SOME OTHER STAKEHOLDERS’ VIEWS
The Government’s ambition for this Bill is to set a “gold standard for sustainable fishing around the world”. In particular, the objectives relating to climate change and ecosystem management now added to the Bill are to be welcomed. However, the Marine Conservation Society (MCS) considers that the Bill is very far from this “gold standard”. Both the MCS and Greenpeace consider that the Bill contains loopholes and exceptions that would make it easy for authorities to fall short of delivering key objectives. So whilst the Bill might look good on paper the concern is that it would not deliver sustainable and responsive management in practice. A specific change to the Bill that the MCS would like to see would be a commitment to roll out Remote Electronic Monitoring (REM) regardless of the size of vessel. This would, they believe’ prevent fish populations from falling below healthy levels by providing accurate and timely scientific information regarding the current status of stocks.
Greenpeace acknowledges that the current Fisheries Bill does put greater emphasis on sustainable fishing and requires national fisheries authorities to publish binding management plans that set out how they will restore and maintain fish stocks at sustainable levels. However, in their opinion, there are loopholes in the Bill that allow these plans to be “amended, replaced or revoked” under a wide “range” of relevant circumstances. This loophole could be overcome if there was a binding legal commitment to align catch levels with the best available scientific information on stock levels.
Greenpeace’s other concern relates to the need that our fisheries are a public good and should be managed in the public interest. They point out that 29% of the UK’s fishing quota is owned by just 5 families. This rises to 37% when minority investments in other companies are taken into account. To address this, they would like to see a fair and transparent system to grant access to fish based on environmental and local economic criteria.
The Angling Trust has already been successful in changing the Bill. For the first time, recreational fishing will be recognised in law as a direct stakeholder in UK marine fisheries and will qualify for funding from a scheme to replace the European Maritime Fisheries Fund. The Trust emphasises the importance of businesses servicing recreational sea angling which contribute over £2billion to the British economy each year.
INSTITUTE OF FISHERIES MANAGEMENT VIEWS
3.1 The adoption of fisheries management plans is welcomed. The Bill should, however, define the scope and scale of the plans to enable proper scrutiny of their effectiveness. The objectives of these plans should be established in the Bill. Inshore fisheries comprise the largest segment of the fishing activity (by way of economic activity in both the commercial and recreational sector) and the objectives associated with the plans should include reference to how these can be developed in a sustainable manner. Historically, the management of fisheries by way of the allocation of quotas has favoured offshore fisheries.
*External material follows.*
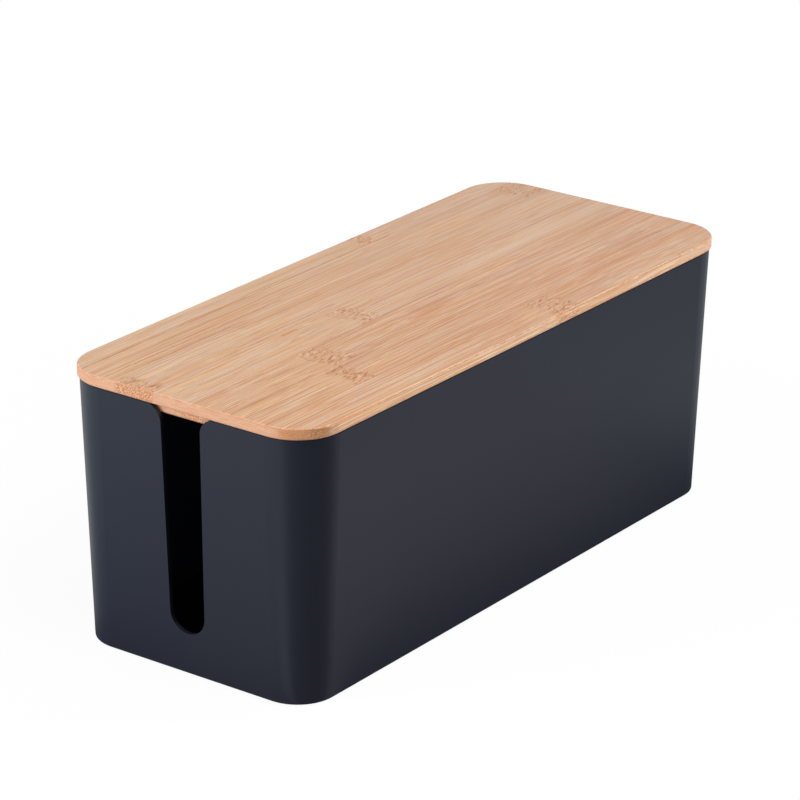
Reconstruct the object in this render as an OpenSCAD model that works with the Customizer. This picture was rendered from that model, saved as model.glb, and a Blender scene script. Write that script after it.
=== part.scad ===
// Cable management box: a drafted tub with round corners and a cable slot in each end wall,
// closed by a loose bamboo lid. The lid is two glued plies of bamboo staves: the face ply rests
// on the rim, and the smaller backing ply drops inside the rim and keeps the lid in place.
// Frame: +X along the box, +Z up, origin on the resting plane under the middle of the box.

/* [Box] */
// Overall length, over the lid
box_l = 323; // [240:1:420]
// Overall width, over the lid
box_w = 135; // [110:1:170]

/* [Lid] */
// Thickness of the face ply, which shows above the rim
face_t = 5.2; // [4:0.1:8]
// Bevel of the sanded edge round the top of the face ply
face_top_bevel = 0.5; // [0.2:0.1:1.5]
// Bevel of the edge round the underside of the face ply
face_bevel = 0.6; // [0.2:0.1:1]
// Thickness of the backing ply, which drops inside the rim
back_t = 4.3; // [2.5:0.1:8]
// Bevel of the lower edge of the backing ply
back_bevel = 0.8; // [0.3:0.1:1.5]
// How far the face ply reaches past the rim of the tub
overhang = 0.3; // [0:0.1:2]
// How much smaller the lid's corner radius is than the tub's
lid_corner_less = 1.2; // [0:0.1:2]
// Play between the backing ply and the inside of the rim
lid_play = 0.9; // [0.5:0.1:1.5]

/* [Bamboo staves] */
// Width left of the first face stave, on the +Y side, where the board is trimmed
face_first_w = 11.8; // [6:0.1:18]
// Width left of the last face stave; those between share the rest equally
face_last_w = 19.2; // [14:0.1:21]
// Width left of the first backing stave, on the +Y side
back_first_w = 17.6; // [8:0.1:22]
// Width left of the last backing stave; those between share the rest equally
back_last_w = 19.6; // [8:0.1:22]

/* [Tub] */
// Height of the tub, from its underside to its rim
tub_h = 122.5; // [90:1:150]
// Corner radius outside, at the rim
tub_r = 22.7; // [16:0.1:28]
// Thickness of the walls
wall_t = 2; // [1.8:0.1:3]
// Thickness of the floor
floor_t = 2.6; // [2.2:0.1:4]
// Draft of the walls, in degrees
draft = 2; // [0.5:0.1:2.5]
// Radius of the rim's two edges
rim_r = 0.6; // [0.3:0.1:0.8]
// Radius of the outer bottom edge
base_r = 1.2; // [0.8:0.1:2]
// Radius inside, between the walls and the floor
inner_r = 3; // [2:0.1:5]

/* [Cable slots] */
// Height of a slot's lowest point above the tub's underside
slot_sill_h = 19.3; // [10:0.1:60]
// Radius of a slot's round lower end
slot_end_r = 9.4; // [6:0.1:12]
// Lean of each side of a slot, which opens it upwards, in degrees
slot_taper = 0.8; // [0:0.05:1.5]
// Radius where a slot opens out at the rim
slot_mouth_r = 8; // [3:0.5:10]

/* [Feet] */
// Diameter of a foot pad
foot_d = 12; // [8:0.5:16]
// Thickness of a foot pad
foot_t = 1.6; // [1.2:0.1:2.5]
// How far a foot pad stands below the tub
foot_proud = 0.5; // [0.4:0.1:1.1]
// Radius of a foot pad's lower edge
foot_edge_r = 0.4; // [0.2:0.1:0.5]
// Play round a foot pad in its pocket
foot_play = 0.2; // [0.1:0.1:0.5]
// Distance of each foot's axis from the sides of the tub, at the rim
foot_inset = 24; // [18:1:40]

/* [Moulding gate] */
// Diameter of the shallow dimple round the gate, under the floor
gate_dimple_d = 9; // [6:0.5:14]
// Depth of the dimple
gate_dimple_t = 0.4; // [0.2:0.1:0.8]
// Diameter of the trimmed gate stub in the dimple
gate_stub_d = 2.4; // [1.5:0.1:4]

/* [Hidden] */
FACE_STAVES = 7;
BACK_STAVES = 6;
$fn = 96;

// Tub, outside, at its rim.
tub_l = box_l - 2 * overhang;
tub_w = box_w - 2 * overhang;
tub_z = foot_proud;
rim_z = tub_z + tub_h;

// Axes of the tub's round corners: they stand upright, and every level shares them.
tub_cx = tub_l / 2 - tub_r;
tub_cy = tub_w / 2 - tub_r;

// Face ply: the lid's outline.
face_r = tub_r - lid_corner_less;

// Backing ply: the inside of the rim, less the play. A drafted wall is wider when cut level.
back_inset = wall_t / cos(draft) + lid_play;
back_l = tub_l - 2 * back_inset;
back_w = tub_w - 2 * back_inset;
back_r = tub_r - back_inset;

bamboo = [0.84, 0.69, 0.55];
charcoal = [0.21, 0.215, 0.26];
rubber = [0.13, 0.13, 0.14];

overcut = 1; // how far a cutting shape runs past what it cuts
past_tangent = 1.001; // rounds are this much larger than tangent, and cross the flats cleanly
mouth_end_a = 84; // angle up from the horizontal at which a slot's mouth meets the rim

// Sweeps a section round a rectangle with round corners, whose axes lie at +-cx and +-cy. The
// section is drawn from the corner's axis outwards, and the middle is left open.
module sweep_round(cx, cy) {
    for (i = [0 : 3])
        translate([(i == 0 || i == 3) ? cx : -cx, i < 2 ? cy : -cy, 0])
            rotate([0, 0, 90 * i])
                rotate_extrude(angle = 90)
                    children();
    for (s = [-1, 1]) {
        // end, at s * X
        translate([s * cx, s * cy, 0])
            rotate([90, 0, s > 0 ? 0 : 180])
                linear_extrude(2 * cy)
                    children();
        // side, at s * Y
        translate([-s * cx, s * cy, 0])
            rotate([90, 0, s * 90])
                linear_extrude(2 * cx)
                    children();
    }
}

// Fills the middle that sweep_round leaves open.
module middle(cx, cy, h) {
    translate([-cx, -cy, 0])
        cube([2 * cx, 2 * cy, h]);
}

// What rounds off a corner of a section: the corner's two faces have the outward normals n1 and
// n2, and the round is drawn about centre.
module round_off(centre, r, n1, n2) {
    difference() {
        polygon([
            centre,
            centre + 2 * r * n1,
            centre + 2 * r * (n1 + n2),
            centre + 2 * r * n2,
        ]);
        translate(centre) circle(r * past_tangent);
    }
}

// Section of the tub from a corner's axis outwards: floor, drafted wall, rim and bottom edge.
module tub_section() {
    up = [0, 1];
    out = [cos(draft), -sin(draft)]; // square to the wall
    // The point at height z that lies this deep under the wall's outer face.
    function under_face(depth, z) = [tub_r - (depth + (tub_h - z) * sin(draft)) / cos(draft), z];

    difference() {
        polygon([[0, 0], under_face(0, 0), under_face(0, tub_h), [0, tub_h]]);
        difference() {
            polygon([
                [0, floor_t],
                under_face(wall_t, floor_t),
                under_face(wall_t, tub_h + overcut),
                [0, tub_h + overcut],
            ]);
            round_off(under_face(wall_t + inner_r, floor_t + inner_r), inner_r, -up, out);
        }
        round_off(under_face(base_r, base_r), base_r, -up, out);
        round_off(under_face(rim_r, tub_h - rim_r), rim_r, up, out);
        round_off(under_face(wall_t - rim_r, tub_h - rim_r), rim_r, up, -out);
    }
}

// Outline of a slot, across an end wall and up from the tub's underside.
module slot_outline() {
    // Outward normal of the right side, which leans outwards.
    n = [cos(slot_taper), -sin(slot_taper)];
    end_z = slot_sill_h + slot_end_r;
    function half_w(z) = slot_end_r / cos(slot_taper) + (z - end_z) * tan(slot_taper);

    // The mouth's rounds meet the rim just short of level, so that no edge is feathered.
    mouth_z = tub_h - slot_mouth_r * sin(mouth_end_a);
    mouth_c = [half_w(mouth_z) + slot_mouth_r / cos(slot_taper), mouth_z];
    mouth_end = mouth_c + slot_mouth_r * [-cos(mouth_end_a), sin(mouth_end_a)];
    right = [
        slot_end_r * n + [0, end_z],
        mouth_c - slot_mouth_r * n,
        mouth_c,
        mouth_end,
        [mouth_end.x, tub_h + overcut],
    ];
    left = [for (i = [len(right) - 1 : -1 : 0]) [-right[i].x, right[i].y]];
    translate([0, end_z]) circle(slot_end_r * past_tangent);
    difference() {
        polygon(concat([[0, end_z]], right, left));
        for (side = [-1, 1])
            translate([side * mouth_c.x, mouth_c.y]) circle(slot_mouth_r * past_tangent);
    }
}

// Puts its children at the feet in the list: near left, near right, far left, far right.
module at_feet(feet = [0 : 3]) {
    for (i = feet)
        translate([
            (i < 2 ? -1 : 1) * (tub_l / 2 - foot_inset),
            (i % 2 == 0 ? 1 : -1) * (tub_w / 2 - foot_inset),
            0,
        ])
            children();
}

module tub() {
    color(charcoal)
        translate([0, 0, tub_z])
            difference() {
                union() {
                    sweep_round(tub_cx, tub_cy) tub_section();
                    middle(tub_cx, tub_cy, floor_t);
                }
                // One straight cut through both end walls makes the two slots.
                translate([-tub_l / 2 - overcut, 0, 0])
                    rotate([90, 0, 90])
                        linear_extrude(tub_l + 2 * overcut)
                            slot_outline();
                // Pockets for the feet.
                at_feet()
                    translate([0, 0, -overcut])
                        cylinder(d = foot_d + 2 * foot_play, h = foot_t - foot_proud + overcut);
                // Dimple that keeps the trimmed gate stub off the table.
                difference() {
                    translate([0, 0, -overcut])
                        cylinder(d = gate_dimple_d, h = gate_dimple_t + overcut);
                    cylinder(d = gate_stub_d, h = gate_dimple_t);
                }
            }
}

// Section of a ply from a corner's axis outwards. Its upper edge is square if top_bevel is 0.
module ply_section(r, t, top_bevel, bevel) {
    top_edge = top_bevel > 0 ? [[r, t - top_bevel], [r - top_bevel, t]] : [[r, t]];
    polygon(concat([[0, 0], [r - bevel, 0], [r, bevel]], top_edge, [[0, t]]));
}

// A whole ply with round corners, before it is divided into staves.
module ply(l, w, r, t, top_bevel, bevel) {
    cx = l / 2 - r;
    cy = w / 2 - r;
    sweep_round(cx, cy) ply_section(r, t, top_bevel, bevel);
    middle(cx, cy, t);
}

// Keeps the i-th of count staves of a ply, from the +Y side. The outer two run to the ply's edge.
module stave(i, count, l, w, t, first_w, last_w) {
    stave_w = (w - first_w - last_w) / (count - 2);
    first_joint_y = w / 2 - first_w;
    y_high = i == 0 ? w / 2 + overcut : first_joint_y - (i - 1) * stave_w;
    y_low = i == count - 1 ? -w / 2 - overcut : first_joint_y - i * stave_w;
    intersection() {
        children();
        translate([-l / 2 - overcut, y_low, -overcut])
            cube([l + 2 * overcut, y_high - y_low, t + 2 * overcut]);
    }
}

module lid_face_stave(i) {
    color(bamboo)
        translate([0, 0, rim_z])
            stave(i, FACE_STAVES, box_l, box_w, face_t, face_first_w, face_last_w)
                ply(box_l, box_w, face_r, face_t, face_top_bevel, face_bevel);
}

module lid_backing_stave(i) {
    color(bamboo)
        translate([0, 0, rim_z - back_t])
            stave(i, BACK_STAVES, back_l, back_w, back_t, back_first_w, back_last_w)
                ply(back_l, back_w, back_r, back_t, 0, back_bevel);
}

// A moulded rubber pad, glued into its pocket under the tub.
module foot(i) {
    color(rubber)
        at_feet([i])
            rotate_extrude()
                difference() {
                    square([foot_d / 2, foot_t]);
                    round_off([foot_d / 2 - foot_edge_r, foot_edge_r], foot_edge_r, [0, -1], [1, 0]);
                }
}

tub();
for (i = [0 : FACE_STAVES - 1])
    lid_face_stave(i);
for (i = [0 : BACK_STAVES - 1])
    lid_backing_stave(i);
foot(0);  // foot_near_left
foot(1);  // foot_near_right
foot(2);  // foot_far_left
foot(3);  // foot_far_right
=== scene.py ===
import math

import bpy
from mathutils import Matrix, Vector


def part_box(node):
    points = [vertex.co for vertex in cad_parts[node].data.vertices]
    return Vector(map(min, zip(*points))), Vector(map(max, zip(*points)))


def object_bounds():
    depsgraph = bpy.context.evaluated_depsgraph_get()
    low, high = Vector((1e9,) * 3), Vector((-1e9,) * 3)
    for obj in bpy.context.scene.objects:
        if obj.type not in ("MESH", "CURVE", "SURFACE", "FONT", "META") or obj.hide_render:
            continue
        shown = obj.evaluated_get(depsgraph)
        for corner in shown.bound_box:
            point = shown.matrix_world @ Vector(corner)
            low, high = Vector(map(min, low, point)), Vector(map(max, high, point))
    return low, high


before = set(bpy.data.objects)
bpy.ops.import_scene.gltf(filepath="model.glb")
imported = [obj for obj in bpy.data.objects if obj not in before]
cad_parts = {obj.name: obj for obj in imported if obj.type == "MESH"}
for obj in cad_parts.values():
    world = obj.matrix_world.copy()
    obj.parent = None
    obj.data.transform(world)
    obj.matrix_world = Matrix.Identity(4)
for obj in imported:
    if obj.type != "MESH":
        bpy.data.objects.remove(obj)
cad_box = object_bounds()

MM = 0.001
WHITE = (1, 1, 1, 1)

# Camera: where it stands round the box, in degrees, how far it is turned about its own axis, and
# its distance in metres.
CAMERA_AZIMUTH = -53.71
CAMERA_ELEVATION = 21.5
CAMERA_ROLL = 0.42
CAMERA_DISTANCE = 1.7818
CAMERA_LENS_MM = 174.74
CAMERA_SENSOR_MM = 36
# The point that it looks at, in metres to the right of the origin and above it in the picture.
CAMERA_AIM_SIDE = -0.0036
CAMERA_AIM_HEIGHT = 0.0723


def direction(azimuth, elevation):
    """The unit vector from the box towards a place round it. Azimuth 0 is at -Y, and 90 at +X."""
    a, e = math.radians(azimuth), math.radians(elevation)
    return Vector((math.sin(a) * math.cos(e), -math.cos(a) * math.cos(e), math.sin(e)))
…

There is a risk that plans that do not explicitly establish objectives to protect / develop the inshore component of any fisheries continues this trend. This objective-led approach is necessary because:
- a) most fish stocks are trans-boundary
- b) generally inshore fisheries are already under greater levels of management control
- c) they are less well organised in their ability to influence government policy.
On this basis, it should be a requirement of the Bill to include social economic and environmental benefits. To that end, inshore fisheries managers should be required to be consulted about Fisheries Management Plans and there should be a duty of cooperation between regulators and policy makers.
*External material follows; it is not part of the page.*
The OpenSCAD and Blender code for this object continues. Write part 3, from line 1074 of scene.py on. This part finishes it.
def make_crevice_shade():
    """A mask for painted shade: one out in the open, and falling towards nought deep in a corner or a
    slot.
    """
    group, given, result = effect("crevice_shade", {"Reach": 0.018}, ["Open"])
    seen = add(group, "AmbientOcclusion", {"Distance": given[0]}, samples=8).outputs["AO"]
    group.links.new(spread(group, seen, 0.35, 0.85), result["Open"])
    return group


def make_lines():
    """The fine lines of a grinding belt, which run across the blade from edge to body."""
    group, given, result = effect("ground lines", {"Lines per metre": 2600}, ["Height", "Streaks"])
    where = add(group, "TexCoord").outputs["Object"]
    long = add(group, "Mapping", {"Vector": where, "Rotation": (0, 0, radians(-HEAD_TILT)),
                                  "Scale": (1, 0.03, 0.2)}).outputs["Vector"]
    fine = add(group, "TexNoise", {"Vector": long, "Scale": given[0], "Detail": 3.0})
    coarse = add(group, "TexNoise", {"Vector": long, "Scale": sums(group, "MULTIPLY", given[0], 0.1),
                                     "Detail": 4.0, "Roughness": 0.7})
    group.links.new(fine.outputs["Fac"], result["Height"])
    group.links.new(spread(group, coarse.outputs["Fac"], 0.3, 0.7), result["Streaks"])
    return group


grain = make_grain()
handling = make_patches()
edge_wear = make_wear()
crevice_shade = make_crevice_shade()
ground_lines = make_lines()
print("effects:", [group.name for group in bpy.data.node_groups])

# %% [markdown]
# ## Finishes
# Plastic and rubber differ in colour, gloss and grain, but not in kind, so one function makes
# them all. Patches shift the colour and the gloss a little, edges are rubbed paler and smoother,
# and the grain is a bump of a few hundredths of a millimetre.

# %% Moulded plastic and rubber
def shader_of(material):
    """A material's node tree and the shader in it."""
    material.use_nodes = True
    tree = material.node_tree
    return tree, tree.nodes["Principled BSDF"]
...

3.2 The Bill should require the assessment of all major stocks (not just current Total Allowable Catch species). The majority of stocks which are economically important are not subject to such assessment. Historically, fishing effort led to the identification of those stocks which need assessment. The current framework is no longer adequate and, for UK fisheries to be world class, it is necessary to subject them to stock assessment.
3.3 An open, transparent and objective led process of quota allocation should be pursued. Whilst very recent changes to the allocation of fishing opportunities has improved that system, it is still far from adequate. Once the UK system of control is established, the Bill should set out the basis for annual and multi-annual allocation of fishing opportunities in a fully transparent manner.
3.4 Truly sustainable management requires accurate and timely information to enable informed decision making. This is currently not possible due to the lack of Remote Electronic Monitoring on all commercial fishing vessels. Now is the right time to introduce this technology to all vessels fishing in UK waters. This would provide the robust data needed to fully inform sustainable management but also provide valuable new information on important issues such as by-catch and fishing methods
3.5 The funding for marine fisheries management should be adequate. This is not the case at present. The Bill should require that relevant national policy costs be reimbursed to inshore fisheries management. A requirement should be included that these costs be met by the provisions of the Fisheries Management Plan and, where necessary, be borne by national Governments. Alternatively, other innovative processes could be investigated. In many other developed countries, academic institutions are contracted to undertake stock assessment. Such an approach would benefit the UK. Those quota holders and those activities which demonstrably score the lowest on social, economic and environmental criteria should be charged to offset the societal costs of their impacts and thus pay for the necessary research and incentivise lower impact activity.
3.6 The reference in the Bill to extending the powers of the MMO to create byelaws for management outside of MCZs is helpful, insofar as it is necessary to enable better fisheries management, however, experience has shown that the inflexibility of byelaws and the issues of sub-delegation present problems. This is because for fisheries management to be effective, it is required to be adaptive. Byelaws are demonstrably inflexible and take a very long time to implement: they are not adaptive. The byelaw problem and possible solution is best demonstrated by way of comparison to the relatively recent adoption of ‘powers of general direction’ by Harbour Authorities. In this case, managing activities in a reactive way through the rather archaic byelaw system was problematic; General Directions Frameworks are preferred and increasingly more effective (for the reasons given above). “Powers of general direction” (or a similar system) should be adopted in the Bill and applied by IFCAs to both inshore and offshore fisheries.
For too long, the management of the marine environment has been viewed as somehow discreet from, and unconnected to, its freshwater counterpart. The continuity provided by estuaries, the migrations that occur through them, and the important nursery grounds these ‘essential fish habitats’ provide, demand more integrated management across the land/sea interface. We are very pleased to note that the current iteration of Marine Plans in England is paving the way for such integrated management. It is vitally important that marine fisheries management in the future is more integrated across these environments.